А мы сделали отметки в актах и полетели дальше… Работы — непочатый край. Пока пролетаем от точки к точке, наблюдаю в иллюминатор за окрестностями. Наша скорость примерно 220 км/час, за бортом неистовствует очень свежий морозный ветер. У нас, на «юге», с утра конца апреля было минус 23 градуса. А здесь — север, здесь похолоднее.
Под нами речная пойма — в темных мохнушках кустов и стрелках полуголых робких лиственниц. Белая, как лёд, река змеится, свивая и развивая бесконечные кольца стылых берегов. А вот, подальше, стремительно приближается другая река — широкая, и распускает она, словно летящая птица счастья, вкруг себя продолговатые перья–старицы, дивную вращающуюся карусель…
Кто сказал, что в тундре всюду плоско? Ничего подобного. Местами встречаются здесь гигантские овраги, опоясывающие большие волнообразные участки заснеженного пространства. Подлетая к ним, ощущаешь себя скорее в классически диких горах с обрывами, пропастями и расщелинами, нежели посреди спокойных равнин.
Ясная снежная даль начала заволакиваться дымкой. Почти невидимая с земли мельчайшая снежная пыль, гонимая полярными апрельскими ветрами, летит нам навстречу. Прежде яркое ослепительное солнце над нами залоснилось, стало белесым. Стало не больно на него смотреть. И вдруг почти прямо под нами в воздухе вспыхнуло второе солнце! Не слишком яркое, продолговатое, но живое, радужно искрящееся бесчисленным множеством снежных пылинок!
Необычайное чувство — лететь между двумя небесными светилами! Там, между верхним и нижним солнцами — бледно светящаяся воздушная струна. И наш вертолет некоторое время скользит по этой самой струне, чем–то напоминая скрипичный смычок! Впрочем, «музыки» тут не услышать, конечно, поскольку двигатель у Ми‑8 грохочет как надо.
С этого дня знаю, что солнце может быть не только над головой, но и под ногами. И самое важное — не задеть, не испортить ничего — ни на земле, ни в воздухе. Пролететь по светящейся струне. И запомнить каждый миг, потому что точно такого же больше не будет. Всё, что происходит, всегда случается в первый и последний раз.
ПО ДОННОМУ ЛЬДУ
— Машина подрядчиков ждёт Вас внизу, у въезда на нашу офисную парковку.
— Как я их узнаю?
— Они Вас сами встретят. Один из подрядчиков сказал, что лично Вас знает.

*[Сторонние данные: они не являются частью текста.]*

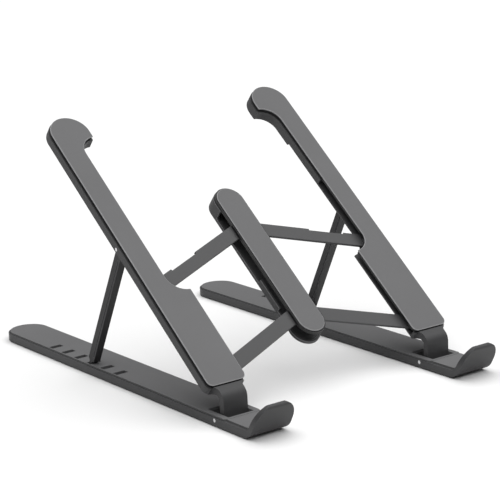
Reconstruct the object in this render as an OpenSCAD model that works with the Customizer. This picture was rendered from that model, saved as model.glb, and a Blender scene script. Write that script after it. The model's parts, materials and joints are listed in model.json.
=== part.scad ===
// Folding laptop stand: two side units on a pair of parallel links, joined by a centre bar.
// Each side unit is a base rail with a front hook, an inclined support arm and a prop leg.
// Millimetres, +Z up, +Y to the rear; the origin is under the middle of the whole stand.

/* [Overall] */
// Clear gap between the two side units when the stand is fully spread
gap_open = 112; // [96:1:126]
// Slope of the support arms above the table, in degrees
tilt = 38.8; // [36.5:0.1:41]
// Distance from the front hinge pin to the rear end of a base rail
rail_rear = 207; // [190:1:240]
// Width of a base rail and of a support arm
side_w = 24; // [23.5:0.1:29]

/* [Base rail] */
// Height of the base rail without its feet
rail_h = 5; // [4.8:0.1:6.5]
// Thickness of the floor of the base rail
rail_floor = 1.2; // [1:0.1:1.4]
// How far the deck plate stands above the rim around it
deck_proud = 0.9; // [0.5:0.1:1]
// Thickness of the deck plate that closes the rail
deck_t = 1.4; // [1.2:0.1:1.5]
// Width of the rim around the deck plate
deck_rim = 0.9; // [0.7:0.1:1.2]
// How far the feet lift the rail off the table
foot_lift = 0.6; // [0.4:0.1:1]
// Number of slots for the prop leg
slot_count = 6; // [5:1:6]
// Distance between neighbouring slots
slot_pitch = 12.9; // [12:0.1:14]
// Length of a slot along the rail
slot_y = 4; // [3.9:0.1:4.6]
// Width of a slot across the rail
slot_x = 7.2; // [6:0.1:8]
// Which slot the leg stands in, counted from the rear
leg_slot = 4; // [4:1:4]

/* [Front hook] */
// Height of the hook's tip above the underside of the rail
hook_h = 18; // [14:0.5:24]
// Lean of the hook from upright, in degrees
hook_lean = 28; // [15:1:35]
// Wall thickness of the hook
hook_t = 3; // [2.4:0.1:4]
// Radius of the hook's two top corners
hook_corner = 11.9; // [5:0.1:11.9]
// Distance from the hinge pin forward to the start of the hook's bend
hook_reach = 22.7; // [21:0.1:30]

/* [Support arm] */
// Distance from the front hinge pin to the top end of the arm
arm_len = 196.5; // [192:0.5:204]
// Depth of the recess that takes half of the folded centre bar
recess = 10; // [9.8:0.1:10.4]
// Distance from the hinge pin to the lower end of the recess
recess_low = 71.7; // [69:0.1:72.5]
// Distance from the hinge pin to the lower edge of the arm's cover
cover_low = 12.4; // [12:0.1:12.8]
// Thickness of outer walls
wall = 1.5; // [1.2:0.1:1.7]

/* [Links] */
// Width of a link
link_w = 8.4; // [7:0.1:8.8]
// Thickness of a link
link_t = 1.5; // [1.2:0.1:1.6]
// Slope of the links away from the bar when the stand is spread, in degrees
link_slope = 20.5; // [18:0.5:23]
// Distance between the two link pivots, along the slope
pivot_pitch = 59.9; // [56:0.1:61]
// Distance from the inner side of an arm to its link pivots
pivot_in = 14.5; // [14.2:0.1:14.6]
// Diameter of the pivot posts
post_d = 4; // [3:0.1:4.2]

/* [Centre bar] */
// Width of the centre bar
bar_w = 18; // [16:0.5:18.4]
// Length of the centre bar
bar_len = 103; // [99:0.5:104]
// Height of the bar's shell below its cover
bar_depth = 7.8; // [6:0.1:8.5]

/* [Prop leg] */
// Width of the leg across the rail
leg_w = 4.6; // [3.4:0.1:4.8]
// Thickness of the leg, seen from the side
leg_t = 5.2; // [3.8:0.1:5.4]
// Distance from the front hinge pin to the leg's pin, along the arm
leg_pin_v = 108; // [102:0.5:110]

/* [Hardware] */
// Diameter of the hinge pins
pin_d = 2; // [1.6:0.1:2.2]
// Radial running clearance of a joint
run = 0.05; // [0.02:0.01:0.1]

/* [Hidden] */
$fn = 48;
tiny = 0.01;
over = 5;               // how far a cutter runs past the face it cuts
seat = 0.03;            // radial clearance of a pin in the bore that holds it
play = 0.1;             // clearance between flat faces that slide
x_in = gap_open / 2;    // inner side of a side unit
u_mid = side_w / 2;     // middle of a side unit

// Heights in a base rail, above the table
z_floor = foot_lift;
z_deck = foot_lift + rail_h;
z_rim = z_deck - deck_proud;
z_cav = z_floor + rail_floor;
pin_z = z_floor + 2.75;
cav_inset = 2.2;

// Heights in a support arm, square to the slope and measured from the hinge pin
n_under = 4.3;
n_floor = 5.3;
n_low = n_floor + play;
n_high = n_low + link_t + play;
n_cover = n_floor + 2 * link_t + 3 * play;
cover_t = 1.6;
cover_in = 0.9;
n_top = n_cover + cover_t;
pad_t = 0.7;
pad_in = 0.4;

// Outline of the arm
arm_top_v = arm_len - u_mid;
recess_high = 179.5 + (arm_len - 196.5);
arm_corner = 3.5;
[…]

И действительно: вот он, Лёша Дементьев — собственной персоной. Сразу же вспыхивают воспоминания о далеких февральских днях, о поселке Куюмба и скважинах номер двести семнадцать и двести девятнадцать в глухой эвенкийской тайге … «Лёша Дементьев, работник наших подрядчиков, сдающих трассу, привычно рассекает на «Буране». Лицо его обветрено и проморожено настолько, что напоминает некую древнегреческую маску времён Эсхила, Софокла и Еврипида. Он разыскивает свои же подписанные алой краской пеньки с гвоздиками и показывает их нам». Теперь его лицо сделалось более гладким, нет прежних темных отметин от мороза и ветра, голос стал более уверенным, командным. С ним — двое юных подтянутых молодцев — геодезистов в пятнистой полевой амуниции.